John Graham Hall has worked with many distinguished conductors including Haitink‚ Harnoncourt‚ Boulez‚ Andrew Davis‚ Tate‚ Rattle‚ Gardiner and Abbado. His concert career has taken him all over Europe‚ working with all the major British orchestras and appearing frequently at the Barbican and the South Bank. Recent concert engagements have included Messiah in Minnesota‚ Henze’s Kammermusik 1958 at the Purcell Room and Stuttgart‚ under Markus Stenz‚ Winterreise at St. John’s Smith Square with Malcolm Martineau‚ War Requiem in Gothenburg Cathedral‚ Honneger’s Joan of Arc at the Stake at the 1997 BBC Proms with the RLPO under Libor Pesek‚ Peter Grimes in Lisbon and Vaughan Williams’ Sir John in Love at the Barbican‚ both with Richard Hickox and Paris in King Priam with the BBC National Orchestra of Wales at the Royal Festival Hall.. Recordings include Carmina Burana‚ Lloyd Webber songs‚ The Coronation of Poppea‚ Midsummer Night’s Dream and most recently the roles of Bob Boles and the Idiot Wozzeck for Opera London (Chandos).

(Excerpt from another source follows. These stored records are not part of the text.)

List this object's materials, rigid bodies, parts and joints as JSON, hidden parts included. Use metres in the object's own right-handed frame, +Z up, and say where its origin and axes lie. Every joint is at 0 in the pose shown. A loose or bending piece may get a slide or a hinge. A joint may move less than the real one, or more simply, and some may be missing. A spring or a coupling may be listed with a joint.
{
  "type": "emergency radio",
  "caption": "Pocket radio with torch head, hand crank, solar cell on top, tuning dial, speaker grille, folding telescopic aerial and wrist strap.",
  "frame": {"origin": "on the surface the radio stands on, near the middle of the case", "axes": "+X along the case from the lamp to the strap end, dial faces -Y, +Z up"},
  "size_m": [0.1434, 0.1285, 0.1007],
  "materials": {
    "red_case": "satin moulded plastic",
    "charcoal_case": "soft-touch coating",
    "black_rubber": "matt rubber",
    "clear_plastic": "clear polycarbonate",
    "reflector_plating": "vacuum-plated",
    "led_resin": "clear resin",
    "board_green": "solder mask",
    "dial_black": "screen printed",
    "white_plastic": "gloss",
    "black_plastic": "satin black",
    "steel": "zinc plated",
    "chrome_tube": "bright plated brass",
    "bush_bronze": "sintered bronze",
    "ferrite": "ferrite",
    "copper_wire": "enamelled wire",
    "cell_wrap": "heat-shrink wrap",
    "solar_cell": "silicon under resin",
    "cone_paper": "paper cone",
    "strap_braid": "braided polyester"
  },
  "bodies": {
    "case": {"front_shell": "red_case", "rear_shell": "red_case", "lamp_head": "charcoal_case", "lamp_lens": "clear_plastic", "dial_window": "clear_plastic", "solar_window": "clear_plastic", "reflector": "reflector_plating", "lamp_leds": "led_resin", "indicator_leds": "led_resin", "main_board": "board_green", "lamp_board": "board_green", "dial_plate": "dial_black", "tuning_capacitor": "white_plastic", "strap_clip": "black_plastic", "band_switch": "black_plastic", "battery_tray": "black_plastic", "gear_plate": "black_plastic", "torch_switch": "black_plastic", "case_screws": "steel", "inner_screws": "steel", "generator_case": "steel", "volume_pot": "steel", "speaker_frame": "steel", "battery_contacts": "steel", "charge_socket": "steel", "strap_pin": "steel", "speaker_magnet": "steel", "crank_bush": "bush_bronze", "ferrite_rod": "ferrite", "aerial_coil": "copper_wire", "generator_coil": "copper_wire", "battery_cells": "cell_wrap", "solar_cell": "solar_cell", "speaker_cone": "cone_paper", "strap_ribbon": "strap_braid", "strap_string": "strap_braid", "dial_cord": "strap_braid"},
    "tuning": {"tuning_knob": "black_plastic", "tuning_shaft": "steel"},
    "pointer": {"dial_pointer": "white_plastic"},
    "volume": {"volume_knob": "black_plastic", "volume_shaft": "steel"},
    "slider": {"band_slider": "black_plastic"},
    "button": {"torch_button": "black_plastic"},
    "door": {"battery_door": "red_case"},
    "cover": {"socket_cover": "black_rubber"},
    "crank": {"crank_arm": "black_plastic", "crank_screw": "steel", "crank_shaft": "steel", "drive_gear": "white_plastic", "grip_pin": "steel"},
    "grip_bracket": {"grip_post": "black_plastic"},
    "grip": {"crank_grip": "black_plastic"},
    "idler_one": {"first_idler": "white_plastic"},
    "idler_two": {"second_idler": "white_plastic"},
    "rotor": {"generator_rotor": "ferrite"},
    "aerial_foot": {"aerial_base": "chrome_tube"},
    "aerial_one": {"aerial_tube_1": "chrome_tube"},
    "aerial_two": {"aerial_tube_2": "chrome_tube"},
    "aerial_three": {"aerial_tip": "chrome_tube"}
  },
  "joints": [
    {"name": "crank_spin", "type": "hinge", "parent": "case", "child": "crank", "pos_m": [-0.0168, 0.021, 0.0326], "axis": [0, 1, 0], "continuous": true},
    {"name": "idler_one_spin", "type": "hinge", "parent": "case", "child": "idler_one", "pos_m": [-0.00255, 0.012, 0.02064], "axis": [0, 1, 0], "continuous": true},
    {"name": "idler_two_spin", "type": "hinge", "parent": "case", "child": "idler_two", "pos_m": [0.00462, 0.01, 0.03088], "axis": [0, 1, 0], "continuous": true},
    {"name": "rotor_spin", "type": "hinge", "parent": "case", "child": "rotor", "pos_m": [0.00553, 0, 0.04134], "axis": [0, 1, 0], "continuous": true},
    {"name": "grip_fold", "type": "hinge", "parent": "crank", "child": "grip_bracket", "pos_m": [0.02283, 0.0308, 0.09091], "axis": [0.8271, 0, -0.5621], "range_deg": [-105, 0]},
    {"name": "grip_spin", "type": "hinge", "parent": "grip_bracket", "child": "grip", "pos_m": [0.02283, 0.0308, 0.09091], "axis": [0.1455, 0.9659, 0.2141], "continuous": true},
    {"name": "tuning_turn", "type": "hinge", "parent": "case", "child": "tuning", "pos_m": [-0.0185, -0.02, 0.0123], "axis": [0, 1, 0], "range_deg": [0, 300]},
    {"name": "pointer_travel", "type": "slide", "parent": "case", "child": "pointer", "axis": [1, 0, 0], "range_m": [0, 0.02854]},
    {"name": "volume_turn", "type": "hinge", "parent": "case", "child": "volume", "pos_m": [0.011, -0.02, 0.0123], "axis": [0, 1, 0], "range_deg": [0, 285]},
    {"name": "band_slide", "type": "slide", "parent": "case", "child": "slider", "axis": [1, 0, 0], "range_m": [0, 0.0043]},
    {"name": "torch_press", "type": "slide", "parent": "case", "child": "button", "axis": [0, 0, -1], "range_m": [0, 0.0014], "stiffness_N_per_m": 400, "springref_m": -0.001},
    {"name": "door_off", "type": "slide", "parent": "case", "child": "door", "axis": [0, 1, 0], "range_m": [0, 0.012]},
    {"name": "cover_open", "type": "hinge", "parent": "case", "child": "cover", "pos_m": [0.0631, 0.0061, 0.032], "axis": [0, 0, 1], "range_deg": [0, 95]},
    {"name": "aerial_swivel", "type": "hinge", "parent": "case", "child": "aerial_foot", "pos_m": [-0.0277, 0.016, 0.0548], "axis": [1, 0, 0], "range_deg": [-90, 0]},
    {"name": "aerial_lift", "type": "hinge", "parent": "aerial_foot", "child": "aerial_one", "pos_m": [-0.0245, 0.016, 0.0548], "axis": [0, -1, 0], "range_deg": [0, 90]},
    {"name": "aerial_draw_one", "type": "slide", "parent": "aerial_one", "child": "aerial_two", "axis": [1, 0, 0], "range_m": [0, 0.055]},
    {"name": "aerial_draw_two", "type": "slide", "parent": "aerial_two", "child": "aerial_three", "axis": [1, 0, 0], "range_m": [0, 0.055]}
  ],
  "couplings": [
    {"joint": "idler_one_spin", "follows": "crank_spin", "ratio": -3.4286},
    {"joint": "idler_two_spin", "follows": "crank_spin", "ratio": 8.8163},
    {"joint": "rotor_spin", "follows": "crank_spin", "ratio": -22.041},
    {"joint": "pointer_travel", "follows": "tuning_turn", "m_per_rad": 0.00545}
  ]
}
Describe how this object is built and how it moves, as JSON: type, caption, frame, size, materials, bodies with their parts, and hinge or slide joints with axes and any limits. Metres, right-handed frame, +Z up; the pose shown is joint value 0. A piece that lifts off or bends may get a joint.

Other appearances have included Bob Boles (Salzburg Festival‚ Berlin Philharmonic‚ Glyndebourne and Netherlands Opera)‚ Tikhon Katya Kabanova (Lyon)‚ Basilio (La Monnaie and Glyndebourne)‚ Mayor Albert Herring‚ Elcius Croesus and Dr Caius (Opera North)‚ Tanzmeister Aridane auf Naxos and Monostatos at the Royal Opera House‚ the title role in Pascal Dusapin’s new opera Perela‚ L’homme de Fumée at the Bastille‚ Paris and in Montpellier and Dada in the premiere of Nyman’s Man and Boy with Almeida Opera. He was until recently a member of the English National Opera where roles include Mime Ring Cycle‚ Herod Salome‚ Valzacchi‚ Sylvester The Silver Tassie‚ Goro Madam Butterfly‚ Triquet Eugene Onegin‚ Monostatos Die Zauberflöte‚ Shabby Peasant Lady Macbeth of Mtsensk‚ Mime Das Rheingold and Alwa Lulu.